MANILA, Philippines — Personalities eyeing senatorial posts in next year’s midterm elections are not violating any law with their early campaign activities, the Supreme Court (SC) has said. 

The omnipresent posters and activities of politicians and personalities widely perceived as premature campaigning are allowed under the automated election law, SC spokesman Theodore Te said yesterday.

“There is a Supreme Court decision that removed premature campaign as an election offense,” Te said.

He cited the 2009 SC ruling on the disqualification case of then mayor Rosalinda Penera of Sta. Monica, Surigao del Norte town that changed the rule on premature campaign, which used to be an election offense under the manual election system.

“The law itself doesn’t define it as an offense because it defines candidacy and campaigning very specifically,” Te said, referring to the premature campaign.

The SC ruling means that personalities who plan to join the midterm elections in May next year and have started campaigning this early – even if they continue to deny it – do not violate the Automated Election Law or Republic Act 8436 as amended by RA 9369 and will not face disqualification for it.

It was promulgated on Nov. 25, 2009 when the high tribunal reversed its Sept. 11, 2009 decision upholding the disqualification of Penera in the 2007 midterm polls.

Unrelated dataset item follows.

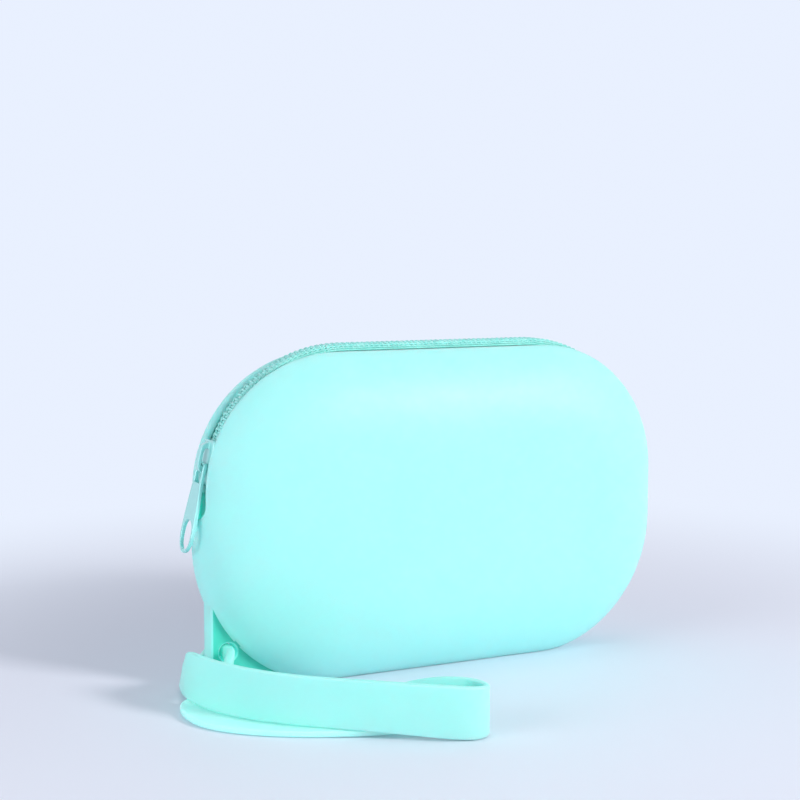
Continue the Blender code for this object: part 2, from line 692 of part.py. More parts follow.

The law effectively removed the rule on premature campaigning and allowed candidates to campaign ahead of the prescribed period under the Omnibus Election Code.

The case stemmed from a disqualification case filed against Penera by her rival, Edgar Andanar, who accused the mayor of premature campaigning in violation of Section 80 of the Omnibus Election Code.

The high court initially favored Andanar and upheld the ruling of the Commission on Elections (Comelec), but reversed the decision two months after.

The SC ruled that premature campaigning is no longer considered an offense under the automated election law, which sets the campaign period for national polls in February next year and for local elective posts in March next year.

The provision in the new election law had effectively repealed Section 80 of the Omnibus Election Code that prohibits candidates from campaigning ahead of the prescribed period, the SC stressed.

It said the legislative intent of lawmakers in passing the poll automation law repealed the provision of the Omnibus Election Code against premature campaigning.

The SC said the only purpose for the early filing of certificate of candidacy was to give the Comelec more time for the printing of official ballots.

Under the ruling, infomercials and other advertisements of politicians joining the 2016 elections are considered as “exercise of freedom of expression” by candidates.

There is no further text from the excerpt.